━━ Recorded information

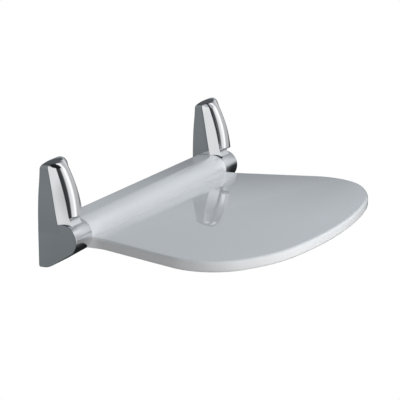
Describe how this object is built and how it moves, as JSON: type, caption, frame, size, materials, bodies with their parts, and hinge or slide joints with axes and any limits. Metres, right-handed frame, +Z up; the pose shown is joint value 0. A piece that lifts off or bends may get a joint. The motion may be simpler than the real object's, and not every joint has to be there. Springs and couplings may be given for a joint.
{
  "type": "wall-mounted folding shower seat",
  "caption": "White moulded shower seat board with a rounded front, hinged between chromed wall brackets so that it folds up towards the wall.",
  "frame": {"origin": "on the wall plane, midway between the two brackets, at the height of the hinge axis", "axes": "+X along the hinge axis towards the bracket on the right of someone facing the wall, +Y into the wall, +Z up; the seat reaches towards -Y"},
  "size_m": [0.458, 0.302, 0.1345],
  "materials": {
    "white_moulding": "high gloss white moulding",
    "chrome": "polished chrome plating",
    "zinc_steel": "zinc plated",
    "stainless": "turned stainless steel",
    "nylon": "natural nylon",
    "rubber": "matt grey rubber"
  },
  "bodies": {
    "brackets": {"left_bracket": "chrome", "right_bracket": "chrome", "left_wall_plate": "zinc_steel", "right_wall_plate": "zinc_steel", "left_clamp_screw": "stainless", "right_clamp_screw": "stainless", "left_axle_grub_screw": "stainless", "right_axle_grub_screw": "stainless", "hinge_axle": "stainless"},
    "seat": {"seat_board": "white_moulding", "left_hinge_bush": "nylon", "right_hinge_bush": "nylon", "left_thrust_washer": "nylon", "right_thrust_washer": "nylon", "left_wave_washer": "stainless", "right_wave_washer": "stainless", "left_wall_buffer": "rubber", "right_wall_buffer": "rubber"}
  },
  "joints": [
    {"name": "seat_fold", "type": "hinge", "parent": "brackets", "child": "seat", "pos_m": [0, -0.033, 0], "axis": [-1, 0, 0], "range_deg": [0, 86]}
  ]
}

━━━━

[Task goal]
Quote the whole listing above, leaving nothing out.

[Response to this exercise]
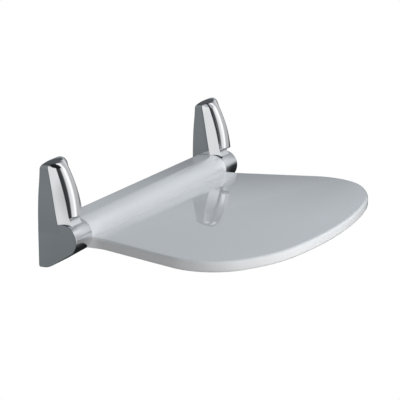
Describe how this object is built and how it moves, as JSON: type, caption, frame, size, materials, bodies with their parts, and hinge or slide joints with axes and any limits. Metres, right-handed frame, +Z up; the pose shown is joint value 0. A piece that lifts off or bends may get a joint. The motion may be simpler than the real object's, and not every joint has to be there. Springs and couplings may be given for a joint.
{
  "type": "wall-mounted folding shower seat",
  "caption": "White moulded shower seat board with a rounded front, hinged between chromed wall brackets so that it folds up towards the wall.",
  "frame": {"origin": "on the wall plane, midway between the two brackets, at the height of the hinge axis", "axes": "+X along the hinge axis towards the bracket on the right of someone facing the wall, +Y into the wall, +Z up; the seat reaches towards -Y"},
  "size_m": [0.458, 0.302, 0.1345],
  "materials": {
    "white_moulding": "high gloss white moulding",
    "chrome": "polished chrome plating",
    "zinc_steel": "zinc plated",
    "stainless": "turned stainless steel",
    "nylon": "natural nylon",
    "rubber": "matt grey rubber"
  },
  "bodies": {
    "brackets": {"left_bracket": "chrome", "right_bracket": "chrome", "left_wall_plate": "zinc_steel", "right_wall_plate": "zinc_steel", "left_clamp_screw": "stainless", "right_clamp_screw": "stainless", "left_axle_grub_screw": "stainless", "right_axle_grub_screw": "stainless", "hinge_axle": "stainless"},
    "seat": {"seat_board": "white_moulding", "left_hinge_bush": "nylon", "right_hinge_bush": "nylon", "left_thrust_washer": "nylon", "right_thrust_washer": "nylon", "left_wave_washer": "stainless", "right_wave_washer": "stainless", "left_wall_buffer": "rubber", "right_wall_buffer": "rubber"}
  },
  "joints": [
    {"name": "seat_fold", "type": "hinge", "parent": "brackets", "child": "seat", "pos_m": [0, -0.033, 0], "axis": [-1, 0, 0], "range_deg": [0, 86]}
  ]
}